* PROBLEM TO SOLVE *
Start at the line containing "bpy.context.scene.collection.objects.link(anchor)" and stop at the line containing "obj.matrix_parent_inverse = Matrix.Identity(4)"; copy those lines exactly, both ends included, and no others.

* STORED DATA *

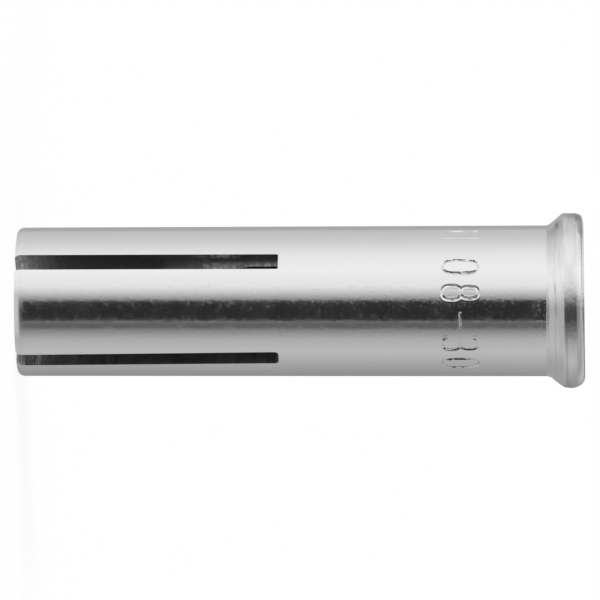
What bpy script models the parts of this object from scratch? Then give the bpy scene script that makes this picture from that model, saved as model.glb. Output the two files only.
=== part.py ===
"""Drop-in anchor for an M6 bolt, standing on its slotted end with the lip up.

Two pieces: a one-piece steel sleeve with a lip, a tapped bore that tapers at its foot and four sawn slots,
and the loose cone plug inside it, which a setting tool drives down to spread the four legs.
Sizes are in metres. The sleeve's axis is Z, and its slotted end stands on Z = 0.
"""

import math

import bmesh
import bpy
from mathutils import Matrix

MM = 0.001

# Outside of the sleeve
LENGTH = 30.0 * MM
TIP_DIAMETER = 7.85 * MM
BODY_DIAMETER = 7.97 * MM
TIP_ROUND = 0.42 * MM

# Lip, upset at the mouth. Its top edge is worn down further across the face than down the rim.
LIP_DIAMETER = 9.27 * MM
LIP_RIM_HEIGHT = 1.09 * MM
LIP_FLARE_HEIGHT = 0.87 * MM
LIP_ROUND_ON_FACE = 0.68 * MM
LIP_ROUND_ON_RIM = 0.46 * MM
LIP_EDGE_ROUND = 0.16 * MM
LIP_NECK_ROUND = 0.3 * MM

# Bore, from the mouth down: thread, chamber for the plug, shoulder, long taper, straight tip bore
MOUTH_CHAMFER = 0.75 * MM
THREAD_MINOR_DIAMETER = 5.0 * MM
THREAD_DEPTH = 13.0 * MM
THREAD_PITCH = 1.0 * MM
THREAD_CUT = 0.54 * MM
THREAD_RUN_OUT = 1.2 * MM
CHAMBER_RELIEF = 0.25 * MM
CHAMBER_LENGTH = 4.7 * MM
SHOULDER_STEP = 0.4 * MM
SHOULDER_HEIGHT = 1.2 * MM
TIP_BORE_DIAMETER = 3.3 * MM
TIP_BORE_HEIGHT = 3.0 * MM
TIP_BORE_ROUND = 0.2 * MM

# Two saw cuts right across the sleeve make the four slots. The second blade had more worn corners
# than the first and ran a little askew.
SLOT_WIDTH = 0.9 * MM
SLOT_LENGTH = 13.87 * MM
FIRST_BLADE_CORNER_ROUND = 0.05 * MM
SECOND_BLADE_CORNER_ROUND = 0.16 * MM
FIRST_CUT_DEG = 57.9
CUT_CROSSING_DEG = 81.2
SECOND_CUT_LEAN_DEG = -0.88
SAW_OVERRUN = 1.0 * MM

# Cone plug
PLUG_LENGTH = 8.0 * MM
PLUG_SHANK_LENGTH = 2.2 * MM
PLUG_NOSE_DIAMETER = 3.7 * MM
PLUG_CLEARANCE = 0.15 * MM
PLUG_REAR_ROUND = 0.15 * MM
PLUG_NOSE_ROUND = 0.35 * MM
PLUG_SEAT_GAP = 0.3 * MM

# Facets. A thread's corners lie on whole facets where AROUND is a multiple of 16.
AROUND = 48
ROUND_STEPS = 4

# Thread form: each corner's place in one pitch, and how much of the full depth is cut there
THREAD_FORM = ((0.125, 0.0), (0.4375, 1.0), (0.5625, 1.0), (0.875, 0.0))

CHAMBER_DIAMETER = THREAD_MINOR_DIAMETER + 2 * CHAMBER_RELIEF
SEAT_DIAMETER = CHAMBER_DIAMETER - 2 * SHOULDER_STEP
THREAD_END = LENGTH - THREAD_DEPTH
SEAT_HEIGHT = THREAD_END - CHAMBER_LENGTH - SHOULDER_HEIGHT
PLUG_DIAMETER = CHAMBER_DIAMETER - 2 * PLUG_CLEARANCE


def clear_scene():
    for old in list(bpy.data.objects):
        bpy.data.objects.remove(old, do_unlink=True)


def steel(name, colour, roughness):
    """A bare or plated metal with one colour."""
    material = bpy.data.materials.new(name)
    material.use_nodes = True
    shader = material.node_tree.nodes["Principled BSDF"]
    shader.inputs["Base Color"].default_value = (*colour, 1.0)
    shader.inputs["Metallic"].default_value = 1.0
    shader.inputs["Roughness"].default_value = roughness
    return material


def towards(start, end, reach):
    """The way from start to end as a step of length reach, or less than half of that way."""
    across, up = end[0] - start[0], end[1] - start[1]
    length = math.hypot(across, up)
    share = min(reach, 0.48 * length) / length
    return across * share, up * share


def rounded_outline(corners):
    """An outline through corners, each a radius, a height and how far its rounding reaches.

    A rounding is a quarter of an ellipse. It has two reaches where it is longer on one side of the
    corner than on the other, the side towards the corner before it first.
    """
    points = []
    for i, (radius, height, *reaches) in enumerate(corners):
        if not reaches:
            points.append((radius, height))
            continue
        before = towards((radius, height), corners[i - 1], reaches[0])
        after = towards((radius, height), corners[(i + 1) % len(corners)], reaches[-1])
        for step in range(ROUND_STEPS + 1):
            turn = math.pi / 2 * step / ROUND_STEPS
            share_before, share_after = 1 - math.sin(turn), 1 - math.cos(turn)
            points.append((
                radius + before[0] * share_before + after[0] * share_after,
                height + before[1] * share_before + after[1] * share_after,
            ))
    return points


def turned(name, outline, material, added_surface=None):
    """A solid of revolution about Z. Its outline ends on the axis, or where an added surface joins it."""
    shape = bmesh.new()
    ring = [shape.verts.new((radius, 0.0, height)) for radius, height in outline]
    for start, end in zip(ring, ring[1:]):
        shape.edges.new((start, end))
    bmesh.ops.spin(
        shape,
        geom=shape.verts[:] + shape.edges[:],
        cent=(0, 0, 0),
        axis=(0, 0, 1),
        angle=math.tau,
        steps=AROUND,
        use_merge=True,
    )
    if added_surface:
        added_surface(shape)
    bmesh.ops.remove_doubles(shape, verts=shape.verts, dist=1e-6)
    bmesh.ops.recalc_face_normals(shape, faces=shape.faces)
    mesh = bpy.data.meshes.new(name)
    shape.to_mesh(mesh)
    shape.free()
    mesh.materials.append(material)
    mesh.shade_smooth()
    mesh.set_sharp_from_angle(angle=math.radians(30))
    piece = bpy.data.objects.new(name, mesh)
    bpy.context.scene.collection.objects.link(piece)
    return piece


def bore_corners():
    """The bore from the end of its thread down to the slotted end."""
    minor = THREAD_MINOR_DIAMETER / 2
    chamber = CHAMBER_DIAMETER / 2
    return [
        (minor, THREAD_END),
        (chamber, THREAD_END - CHAMBER_RELIEF),
        (chamber, SEAT_HEIGHT + SHOULDER_HEIGHT),
        (SEAT_DIAMETER / 2, SEAT_HEIGHT),
        (TIP_BORE_DIAMETER / 2, TIP_BORE_HEIGHT),
        (TIP_BORE_DIAMETER / 2, 0.0, TIP_BORE_ROUND),
    ]


def tapped_radius(height, cut):
    """Radius of the tapped bore, from how much of the thread's depth is cut at this point."""
    fade = min(1.0, (height - THREAD_END) / THREAD_RUN_OUT)
    countersink = max(0.0, height - (LENGTH - MOUTH_CHAMFER))
    return THREAD_MINOR_DIAMETER / 2 + max(THREAD_CUT * cut * fade, countersink)


def tapped_bore(shape):
    """The right-hand thread, a helical surface from its run-out up to the countersunk mouth."""
    turns = math.ceil(THREAD_DEPTH / THREAD_PITCH)
    corners = [(turn + place, cut) for turn in range(-2, turns + 1) for place, cut in THREAD_FORM]
    columns = []
    for i in range(AROUND + 1):
        turned_by = i / AROUND
        angle = math.tau * turned_by
        column = []
        for pitches, cut in corners:
            height = THREAD_END + THREAD_PITCH * (pitches + turned_by)
            height = max(THREAD_END, min(LENGTH, height))
            radius = tapped_radius(height, cut)
            place = (radius * math.cos(angle), radius * math.sin(angle), height)
            column.append(shape.verts.new(place))
        columns.append(column)
    faces = []
    for column, following in zip(columns, columns[1:]):
        for i in range(len(corners) - 1):
            corner_loop = (column[i], column[i + 1], following[i + 1], following[i])
            faces.append(shape.faces.new(corner_loop))
    bmesh.ops.triangulate(shape, faces=faces)


def sleeve_outline():
    """The sleeve's wall from the end of its thread down the bore, up the outside and over the lip."""
    rim_foot = LENGTH - LIP_RIM_HEIGHT
    outside = [
        (TIP_DIAMETER / 2, 0.0, TIP_ROUND),
        (BODY_DIAMETER / 2, rim_foot - LIP_FLARE_HEIGHT, LIP_NECK_ROUND),
        (LIP_DIAMETER / 2, rim_foot, LIP_EDGE_ROUND),
        (LIP_DIAMETER / 2, LENGTH, LIP_ROUND_ON_RIM, LIP_ROUND_ON_FACE),
        (THREAD_MINOR_DIAMETER / 2 + MOUTH_CHAMFER, LENGTH),
    ]
    return rounded_outline(bore_corners() + outside)


def plug_corners():
    """The cone plug from its rear face down to its nose, with its rear face at height 0."""
    return [
        (0.0, 0.0),
        (PLUG_DIAMETER / 2, 0.0, PLUG_REAR_ROUND),
        (PLUG_DIAMETER / 2, -PLUG_SHANK_LENGTH),
        (PLUG_NOSE_DIAMETER / 2, -PLUG_LENGTH, PLUG_NOSE_ROUND),
        (0.0, -PLUG_LENGTH),
    ]


def height_as_wide(outline, radius):
    """The lowest height at which an outline that widens from its foot up has this radius."""
    rising = sorted((z, r) for r, z in outline)
    for (low, narrow), (high, wide) in zip(rising, rising[1:]):
        if wide >= radius:
            return low + (high - low) * max(0.0, radius - narrow) / max(wide - narrow, 1e-9)
    return rising[-1][0]


def plug_rear_height():
    """Where the plug's rear face lies when its cone rests in the bore, short of touching it."""
    bore = [(corner[0], corner[1]) for corner in bore_corners() if corner[1] < THREAD_END]
    cone = [(corner[0], corner[1]) for corner in plug_corners() if corner[0] > 0]
    on_plug_corners = [height_as_wide(bore, radius) - height for radius, height in cone]
    nose, rear = min(r for r, _ in cone), max(r for r, _ in cone)
    on_bore_corners = [height - height_as_wide(cone, r) for r, height in bore if nose < r < rear]
    return max(on_plug_corners + on_bore_corners) + PLUG_SEAT_GAP


def saw_cut(name, turn_deg, lean_deg, corner_round):
    """A blade's path right across the sleeve. It leans about the line where the slots end."""
    across = LIP_DIAMETER + 2 * SAW_OVERRUN
    height = SLOT_LENGTH + SAW_OVERRUN
    shape = bmesh.new()
    bmesh.ops.create_cube(shape, size=1.0)
    bmesh.ops.scale(shape, vec=(across, SLOT_WIDTH, height), verts=shape.verts)
    bmesh.ops.translate(shape, vec=(0, 0, -height / 2), verts=shape.verts)
    root_edges = [
        edge
        for edge in shape.edges
        if all(abs(v.co.z) < height / 4 for v in edge.verts)
        and abs(edge.verts[0].co.x - edge.verts[1].co.x) > across / 2
    ]
    corner = min(corner_round, 0.45 * SLOT_WIDTH)
    bmesh.ops.bevel(shape, geom=root_edges, offset=corner, segments=3, profile=0.5, affect="EDGES")
    lean = Matrix.Rotation(math.radians(lean_deg), 4, "X")
    turn = Matrix.Rotation(math.radians(turn_deg), 4, "Z")
    bmesh.ops.transform(shape, matrix=turn @ lean, verts=shape.verts)
    bmesh.ops.recalc_face_normals(shape, faces=shape.faces)
    mesh = bpy.data.meshes.new(name)
    shape.to_mesh(mesh)
    shape.free()
    cutter = bpy.data.objects.new(name, mesh)
    cutter.location.z = SLOT_LENGTH
    cutter.hide_render = True
    cutter.display_type = "WIRE"
    bpy.context.scene.collection.objects.link(cutter)
    return cutter


def anchor_sleeve():
    zinc = steel("bright zinc plating", (0.74, 0.75, 0.76), 0.24)
    sleeve = turned("anchor_sleeve", sleeve_outline(), zinc, tapped_bore)
    second_cut_deg = FIRST_CUT_DEG + CUT_CROSSING_DEG
    cuts = [
        saw_cut("first_saw_cut", FIRST_CUT_DEG, 0.0, FIRST_BLADE_CORNER_ROUND),
        saw_cut("second_saw_cut", second_cut_deg, SECOND_CUT_LEAN_DEG, SECOND_BLADE_CORNER_ROUND),
    ]
    for cutter in cuts:
        slots = sleeve.modifiers.new(cutter.name, "BOOLEAN")
        slots.operation = "DIFFERENCE"
        slots.solver = "EXACT"
        slots.object = cutter
        cutter.parent = sleeve
    return sleeve


def expander_plug():
    bare = steel("bare cold headed steel", (0.5, 0.5, 0.51), 0.35)
    plug = turned("expander_plug", rounded_outline(plug_corners()), bare)
    plug.location.z = plug_rear_height()
    return plug


def build():
    clear_scene()
    anchor = bpy.data.objects.new("drop_in_anchor", None)
    bpy.context.scene.collection.objects.link(anchor)
    for piece in (anchor_sleeve(), expander_plug()):
        piece.parent = anchor
    bpy.context.view_layer.update()


build()
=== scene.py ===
"""Looks of a lipped drop-in anchor: its zinc plated sleeve, the cone plug inside and a photo studio.

The sleeve stands on its slotted end with its axis on Z. Sizes are in metres. An angle above the front is
taken round the axis from the side that faces the camera, and grows towards the top of the photograph.
"""

import math
from functools import partial

import bmesh
import bpy
from mathutils import Matrix, Vector


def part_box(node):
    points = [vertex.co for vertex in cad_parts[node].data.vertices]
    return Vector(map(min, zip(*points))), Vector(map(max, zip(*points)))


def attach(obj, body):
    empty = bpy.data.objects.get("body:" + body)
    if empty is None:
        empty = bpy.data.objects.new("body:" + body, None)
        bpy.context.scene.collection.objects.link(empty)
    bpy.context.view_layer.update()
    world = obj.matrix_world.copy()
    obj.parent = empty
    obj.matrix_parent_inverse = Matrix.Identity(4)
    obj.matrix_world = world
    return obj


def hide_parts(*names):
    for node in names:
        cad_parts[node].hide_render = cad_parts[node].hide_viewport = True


bl_info = {
    "name": "Drop-in Anchor",
    "version": (1, 0, 0),
    "blender": (4, 5, 0),
    "location": "3D View > Sidebar > Anchor",
    "description": "Builds a lipped drop-in anchor, its cone plug and the studio that lights it",
    "category": "Mesh",
}

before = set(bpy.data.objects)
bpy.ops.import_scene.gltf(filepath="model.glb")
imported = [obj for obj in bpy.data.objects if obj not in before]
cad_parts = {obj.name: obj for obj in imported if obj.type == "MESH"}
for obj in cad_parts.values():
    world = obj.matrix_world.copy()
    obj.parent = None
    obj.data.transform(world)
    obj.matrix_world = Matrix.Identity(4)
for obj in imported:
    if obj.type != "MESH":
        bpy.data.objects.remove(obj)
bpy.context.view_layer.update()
SLEEVE_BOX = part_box("anchor_sleeve")
PLUG_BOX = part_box("expander_plug")

MM = 0.001
TAU = math.tau


def srgb(hex_code):
    """An sRGB hex value as linear red, green and blue."""
    channels = (int(hex_code[i:i + 2], 16) / 255 for i in (1, 3, 5))
    return tuple(c / 12.92 if c <= 0.04045 else ((c + 0.055) / 1.055) ** 2.4 for c in channels)


def length_property(name, description, size):
    """A size in metres."""
    return bpy.props.FloatProperty(name=name, description=description, default=size, min=0.0, unit="LENGTH")


def amount_property(name, description, amount):
    """A plain number."""
    return bpy.props.FloatProperty(name=name, description=description, default=amount, min=0.0)


def angle_property(name, description, degrees):
    """An angle, with its default in degrees."""
    return bpy.props.FloatProperty(
        name=name, description=description, default=math.radians(degrees), subtype="ANGLE")


def colour_property(name, description, hex_code):
    """A colour, with its default as an sRGB hex value."""
    return bpy.props.FloatVectorProperty(
        name=name, description=description, default=srgb(hex_code), min=0.0, max=1.0, size=3, subtype="COLOR")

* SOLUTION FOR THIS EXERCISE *
    bpy.context.scene.collection.objects.link(anchor)
    for piece in (anchor_sleeve(), expander_plug()):
        piece.parent = anchor
    bpy.context.view_layer.update()


build()
=== scene.py ===
"""Looks of a lipped drop-in anchor: its zinc plated sleeve, the cone plug inside and a photo studio.

The sleeve stands on its slotted end with its axis on Z. Sizes are in metres. An angle above the front is
taken round the axis from the side that faces the camera, and grows towards the top of the photograph.
"""

import math
from functools import partial

import bmesh
import bpy
from mathutils import Matrix, Vector


def part_box(node):
    points = [vertex.co for vertex in cad_parts[node].data.vertices]
    return Vector(map(min, zip(*points))), Vector(map(max, zip(*points)))


def attach(obj, body):
    empty = bpy.data.objects.get("body:" + body)
    if empty is None:
        empty = bpy.data.objects.new("body:" + body, None)
        bpy.context.scene.collection.objects.link(empty)
    bpy.context.view_layer.update()
    world = obj.matrix_world.copy()
    obj.parent = empty
    obj.matrix_parent_inverse = Matrix.Identity(4)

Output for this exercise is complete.